“Let me be courageous in a way that I haven’t been before, so that I can get to know people who are different than me.”
This post is inspired by an article I read yesterday. I strongly suggest that you read it. (And thank you S.S.)
Johnathan Kelso is a self-described privileged white man who grew up in Florida. He never thought much about victims of lynching in the history of this country because he didn’t have to. But he was moved one day in church to immerse himself in the stories of people who were tortured and murdered in the Southern United States in the 19th and early 20th Centuries. It has changed his life.
My children were in Spanish Immersion programs as elementary school students. They learned math and science in Spanish half of the school day and literature and social studies in English the other half of the school day. It was not easy. I could not always help then in spite of a summer spent in Guatemala while I was in high school. But it changed their brains in a good way. And it exposed them to stories and relationships that cracked open their worlds.
If we immerse ourselves in self-centered things, our brains will change – but not in a good way. One of the problems with the rampant individualism in our culture is that we come to believe that our life’s purpose is about protecting/prospering/serving ourselves and our own.

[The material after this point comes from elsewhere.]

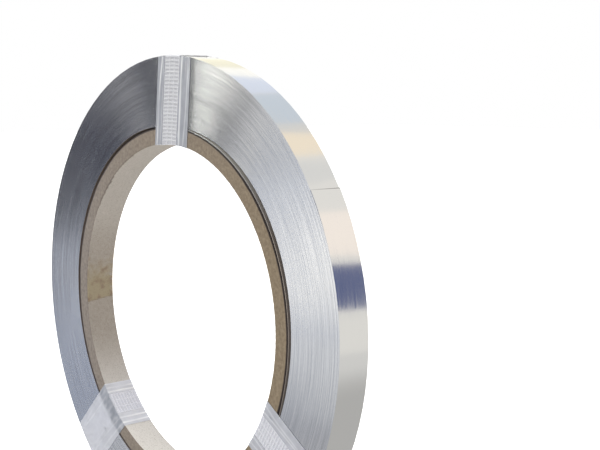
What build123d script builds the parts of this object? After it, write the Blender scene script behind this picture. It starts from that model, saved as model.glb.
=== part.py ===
from build123d import *
import os
from math import cos, radians, sin

# A coil of narrow stainless steel strip, wound on a paper core and tied by
# three bindings of clear tape. It stands on its rim: X is to the right, Y is
# the coil's axis with the front face towards -Y, Z is up, and the origin is
# on the floor under the coil. Clock angles start at the top and run clockwise
# as seen from the front. All sizes are in millimetres.

# Strip and winding
strip_width = 30.0
strip_thickness = 0.5
turn_count = 115
turns_in_a_group = 5
turn_stagger = 0.14
groove_depth = 0.3
groove_width = 0.3
outer_end_angle = 58.0
outer_end_fade = 48.0

# Paper core
core_bore = 300.0
core_wall = 15.0
core_length = 30.0
core_edge_chamfer = 0.8
core_slack = 3.4
core_seat_gap = 0.3
core_rest_angle = 210.0

# Inner turns: they sag towards the core at the top, and the first crosses the gap on the right
loose_turn_count = 3
sag_gap = 0.3
sag_end_angle = 70.0
sag_end_step = 5.0
loose_start_angle = 8.0
loose_middle_angle = 70.0
loose_end_angle = 128.0
loose_middle_gap = 1.2
inner_turn_root = 0.25
inner_turn_setback = 0.2

# Bindings: a ribbed band under a wider clear film, each closed round the section
binding_angles = {"top": 2.0, "right": 122.0, "left": 223.0}
binding_skews = {"top": 3.4, "right": 0.0, "left": 2.2}
band_width = 23.0
band_thickness = 0.25
band_gap = 0.12
film_width = 50.0
film_thickness = 0.2
film_gap = 0.08

# Worked out from the sizes above
core_bore_radius = core_bore / 2
core_radius = core_bore_radius + core_wall
winding_bore_radius = core_radius + core_slack
winding_radius = winding_bore_radius + turn_count * strip_thickness
turn_group_count = turn_count // turns_in_a_group
group_depth = (winding_radius - winding_bore_radius) / turn_group_count
half_width = strip_width / 2
section_reach = max(half_width + turn_stagger, core_length / 2)
core_offset = core_slack - core_seat_gap


def at_clock(radius, angle):
    # A point of the front view, measured from the winding's centre
    return (radius * sin(radians(angle)), radius * cos(radians(angle)))


core_centre = at_clock(core_offset, core_rest_angle)


def reach(circle, angle):
    # How far a circle is from the winding's centre at a clock angle
    (x, z), radius = circle
    right, up = at_clock(1, angle)
    return x * right + z * up + (radius**2 - (x * up - z * right) ** 2) ** 0.5


def circle_through(first, second, third):
    # Centre and radius of the circle through three points
    (ax, az), (bx, bz), (cx, cz) = first, second, third
    double_area = 2 * (ax * (bz - cz) + bx * (cz - az) + cx * (az - bz))
    a_square = ax**2 + az**2
    b_square = bx**2 + bz**2
    c_square = cx**2 + cz**2
    x = (a_square * (bz - cz) + b_square * (cz - az) + c_square * (az - bz)) / double_area
    z = (a_square * (cx - bx) + b_square * (ax - cx) + c_square * (bx - ax)) / double_area
    return (x, z), ((ax - x) ** 2 + (az - z) ** 2) ** 0.5


def disc(radius, depth, centre=(0, 0)):
    # A cylinder along the coil's axis, centred on the strip's width
    place = Pos(centre[0], 0, winding_radius + centre[1]) * Rot(90, 0, 0)
    return place * Cylinder(radius, depth)


def turned_profile():
    # Half section of the winding: both ends show the groups of turns as low steps
    front = []
    for group in range(turn_group_count):
        start = winding_bore_radius + group * group_depth
        stagger = turn_stagger * sin(2.4 * group) * cos(0.7 * group + 1)
        front.append((start, half_width - groove_depth))
        front.append((start + groove_width, half_width + stagger))
        front.append((start + group_depth - groove_width, half_width + stagger))
    front.append((winding_radius, half_width - groove_depth))
    back = [(radius, -height) for radius, height in reversed(front)]
    return make_face(Plane.XZ * Polyline(*front, *back, close=True))


def sag_circle(end_angle, end_reach, top_reach):
    # An arch over the bore, the same on its left and right
    return circle_through(
        at_clock(end_reach, -end_angle),
        at_clock(top_reach, 0),
        at_clock(end_reach, end_angle),
    )


def crossing_circle():
    # The outside of the innermost turn, which leaves the core and joins the bore again
    core = (core_centre, core_radius)
    start = reach(core, loose_start_angle) + sag_gap + strip_thickness
    middle = reach(core, loose_middle_angle) + loose_middle_gap + strip_thickness
    return circle_through(
        at_clock(start, loose_start_angle),
        at_clock(middle, loose_middle_angle),
        at_clock(winding_bore_radius + inner_turn_root, loose_end_angle),
    )


def outer_end_circle():
    # The turn under the outer end of the strip, which the end stands proud of
    half_fade = outer_end_angle - outer_end_fade / 2
    return circle_through(
        at_clock(winding_radius, outer_end_angle - outer_end_fade),
        at_clock(winding_radius - strip_thickness / 2, half_fade),
        at_clock(winding_radius - strip_thickness, outer_end_angle),
    )


def sector(start_angle, end_angle, reach):
    # A wedge from the winding's centre between two clock angles
    corners = [(0, 0), at_clock(reach, start_angle)]
    corners += [at_clock(reach, (start_angle + end_angle) / 2), at_clock(reach, end_angle)]
    face = make_face(Polyline(*[Vector(x, 0, z) for x, z in corners], close=True))
    wedge = extrude(face, strip_width, dir=(0, 1, 0), both=True)
    return Pos(0, 0, winding_radius) * wedge


def make_turn(circle):
    # One loose turn of strip, round the given circle
    centre, radius = circle
    inner_width = strip_width - 2 * inner_turn_setback
    turn = disc(radius, inner_width, centre)
    return turn - disc(radius - strip_thickness, 2 * strip_width, centre)


def make_winding():
    turned = revolve(turned_profile(), Axis.Z)
    winding = Pos(0, 0, winding_radius) * Rot(90, 0, 0) * turned
    root_reach = winding_bore_radius + inner_turn_root
    root_disc = disc(root_reach, 2 * strip_width)
    winding += make_turn(crossing_circle()) & root_disc
    first_reach = reach((core_centre, core_radius), 0) + sag_gap + strip_thickness
    loose_pitch = (winding_bore_radius + strip_thickness - first_reach) / loose_turn_count
    for turn in range(1, loose_turn_count):
        end_angle = sag_end_angle - turn * sag_end_step
        arch = sag_circle(end_angle, root_reach, first_reach + turn * loose_pitch)
        winding += make_turn(arch) & root_disc
    centre, radius = outer_end_circle()
    shaving = disc(2 * winding_radius, 2 * strip_width) - disc(radius, 3 * strip_width, centre)
    shaving &= sector(outer_end_angle - outer_end_fade, outer_end_angle, 1.5 * winding_radius)
    return winding - shaving


def make_core():
    core = disc(core_radius, core_length, core_centre)
    core -= disc(core_bore_radius, 2 * core_length, core_centre)
    return chamfer(core.edges(), core_edge_chamfer)


def make_loop(clock, skew, width, gap, thickness):
    # A closed loop of the given thickness, standing off the section by the gap
    def envelope(distance):
        outside = disc(winding_radius + distance, 2 * (section_reach + distance))
        bore = disc(core_bore_radius - distance, 4 * section_reach, core_centre)
        return outside - bore

    middle_radius = (core_bore_radius + winding_radius) / 2
    x, z = at_clock(middle_radius, clock)
    slab_length = 2 * (winding_radius - core_bore_radius)
    place = Pos(x, 0, winding_radius + z) * Rot(0, clock + skew, 0)
    slab = place * Box(width, 2 * strip_width, slab_length)
    return (envelope(gap + thickness) & slab) - envelope(gap)


def build():
    parts = {"strip_winding": make_winding(), "paper_core": make_core()}
    film_clearance = band_gap + band_thickness + film_gap
    for side, clock in binding_angles.items():
        skew = binding_skews[side]
        parts[f"binding_band_{side}"] = make_loop(
            clock, skew, band_width, band_gap, band_thickness
        )
        parts[f"tape_film_{side}"] = make_loop(
            clock, skew, film_width, film_clearance, film_thickness
        )
    return parts


os.makedirs("parts", exist_ok=True)
for name, shape in build().items():
    export_step(shape, f"parts/{name}.step")
    print(name, round(shape.volume / 1000, 2), "cm3")
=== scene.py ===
from math import cos, exp, pi, radians, sin, sqrt

import bmesh
import bpy
from mathutils import Euler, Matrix, Quaternion, Vector, noise


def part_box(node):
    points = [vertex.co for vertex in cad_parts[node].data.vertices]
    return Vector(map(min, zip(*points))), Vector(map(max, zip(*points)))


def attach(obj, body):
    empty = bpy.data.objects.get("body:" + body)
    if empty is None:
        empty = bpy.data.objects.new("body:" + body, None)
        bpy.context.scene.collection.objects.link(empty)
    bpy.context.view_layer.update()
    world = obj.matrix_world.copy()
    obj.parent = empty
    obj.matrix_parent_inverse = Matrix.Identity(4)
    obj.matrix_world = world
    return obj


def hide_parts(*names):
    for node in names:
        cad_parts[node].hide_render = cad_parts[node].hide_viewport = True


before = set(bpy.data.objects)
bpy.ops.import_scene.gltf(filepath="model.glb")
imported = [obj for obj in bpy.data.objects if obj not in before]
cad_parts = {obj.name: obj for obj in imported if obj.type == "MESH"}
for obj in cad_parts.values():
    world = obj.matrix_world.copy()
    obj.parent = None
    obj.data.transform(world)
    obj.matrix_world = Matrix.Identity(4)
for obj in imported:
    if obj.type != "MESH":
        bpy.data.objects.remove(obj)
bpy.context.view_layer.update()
windingLow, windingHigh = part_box("strip_winding")
coreLow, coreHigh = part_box("paper_core")
scene = bpy.context.scene
scene.view_settings.view_transform = "Standard"
mm = 0.001

# Places that every piece shares, in mm. Clock angles start at the top and run clockwise from the front
centreHeight = (windingLow.z + windingHigh.z) / 2 / mm
outerRadius = (windingHigh.x - windingLow.x) / 2 / mm
coreCentre = ((coreLow.x + coreHigh.x) / 2 / mm, (coreLow.z + coreHigh.z) / 2 / mm)
coreOuterRadius = (coreHigh.x - coreLow.x) / 2 / mm
coreBoreRadius = 150.0
halfLength = 15.0


def paint(code):
    # sRGB hex to the linear colour that a socket holds
    parts = [int(code[i : i + 2], 16) / 255 for i in (1, 3, 5)]
    linear = [p / 12.92 if p <= 0.04045 else ((p + 0.055) / 1.055) ** 2.4 for p in parts]
    return (*linear, 1.0)


def addNode(tree, kind, settings=None, sockets=None):
    node = tree.nodes.new(kind)
    for name, value in (settings or {}).items():
        setattr(node, name, value)
    for name, value in (sockets or {}).items():
        if isinstance(value, bpy.types.NodeSocket):
            tree.links.new(value, node.inputs[name])
        else:
            node.inputs[name].default_value = value
    return node


def newMaterial(name, settings):
    material = bpy.data.materials.new(name)
    material.use_nodes = True
    shader = material.node_tree.nodes["Principled BSDF"]
    for label, value in settings.items():
        shader.inputs[label].default_value = value
    return material, material.node_tree, shader


def newTree(name, inputs):
    tree = bpy.data.node_groups.new(name, "GeometryNodeTree")
    tree.interface.new_socket("Geometry", in_out="INPUT", socket_type="NodeSocketGeometry")
    tree.interface.new_socket("Geometry", in_out="OUTPUT", socket_type="NodeSocketGeometry")
    for label, kind in inputs.items():
        tree.interface.new_socket(label, in_out="INPUT", socket_type="NodeSocket" + kind)
    return tree, tree.nodes.new("NodeGroupInput").outputs, tree.nodes.new("NodeGroupOutput")


def grow(name, mesh, tree, values):
    # Runs a tree on a mesh and keeps what it makes as a plain mesh
    piece = bpy.data.objects.new(name, mesh)
    scene.collection.objects.link(piece)
    modifier = piece.modifiers.new(name, "NODES")
    modifier.node_group = tree
    for socket in tree.interface.items_tree:
        if socket.in_out == "INPUT" and socket.name in values:
            modifier[socket.identifier] = values[socket.name]
    graph = bpy.context.evaluated_depsgraph_get()
    grown = bpy.data.meshes.new_from_object(
        piece.evaluated_get(graph), preserve_all_data_layers=True, depsgraph=graph
    )
    piece.modifiers.remove(modifier)
    piece.data = grown
    grown.name = name
    return piece


def sheetMesh(name, rows, closed, attributes=None):
    # A grid of points in mm, closed round its rows, with one value a point for each attribute
    count, width = len(rows), len(rows[0])
    faces = []
    for i in range(count if closed else count - 1):
        for j in range(width - 1):
            a, b = i * width + j, (i + 1) % count * width + j
            faces.append((a, a + 1, b + 1, b))
    mesh = bpy.data.meshes.new(name)
    mesh.from_pydata([Vector(p) * mm for row in rows for p in row], [], faces)
    for label, values in (attributes or {}).items():
        layer = mesh.attributes.new(label, "FLOAT", "POINT")
        layer.data.foreach_set("value", [v for row in values for v in row])
    mesh.shade_smooth()
    return mesh


# The camera, at the place that the photograph's perspective gives
view = {"place": (835.6, -571.2, 413.3), "heading": 49.7, "tilt": -6.424, "lens": 67.2}
cameraData = bpy.data.cameras.new("camera")
cameraData.lens = view["lens"]
cameraData.sensor_width = 36
cameraObject = bpy.data.objects.new("camera", cameraData)
cameraObject.location = Vector(view["place"]) * mm
cameraObject.rotation_euler = (radians(90 + view["tilt"]), 0, radians(view["heading"]))
scene.collection.objects.link(cameraObject)
scene.camera = cameraObject
print("camera placed")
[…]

The message of Jesus is the opposite of this.
Jesus – who himself crossed cultural, racial, geographic, and social boundaries (please read the Gospels) – expects us to do the same. Johnathan Kelso knew nothing about the horrors of racial injustice but after noticing the realities of racial segregation in Church, he was drawn to meet with the descendants of lynching victims. He read the horrible stories. He looked hard at the photos – sometimes postcard photos printed as souvenirs of “festive lynchings.” The article about his journey says this:
Not until he traveled to places where lynchings of blacks happened and talked to the families of victims did he begin to understand. He needed to see and hear for himself the stories of others and take ownership.
“But not in a way to say like, ‘Let me own that, too,’” Kelso said. “It’s more like, ‘Let me be sensitive. Let me be courageous in a way that I haven’t been before, so that I can get to know people who are different than me.’
Can you begin to imagine if each of us immersed ourselves in the lives of people whose experiences are foreign to our own? Not to “own it” (they are not our stories to own) but to “become more sensitive” to the experiences of people whose lives we may never have had to notice before:
- The families of lynching victims
- Incarcerated people
- Undocumented people
- People of other religious faiths
- People dying of incurable diseases
- People who are chronically homeless
- Rural people
- Urban people
- People who are our political enemies
Johnathan Kelso chose – as a spiritual discipline – to immerse himself in stories about lynching. What might we immerse ourselves in – as a spiritual discipline?
In a divided world, this is perhaps one of the most essential spiritual disciplines of our time. We will never live in peace without making a shift from “otherizing” people to immersing ourselves in their stories.
And while I didn’t intend for this post to be about baptism, maybe it is.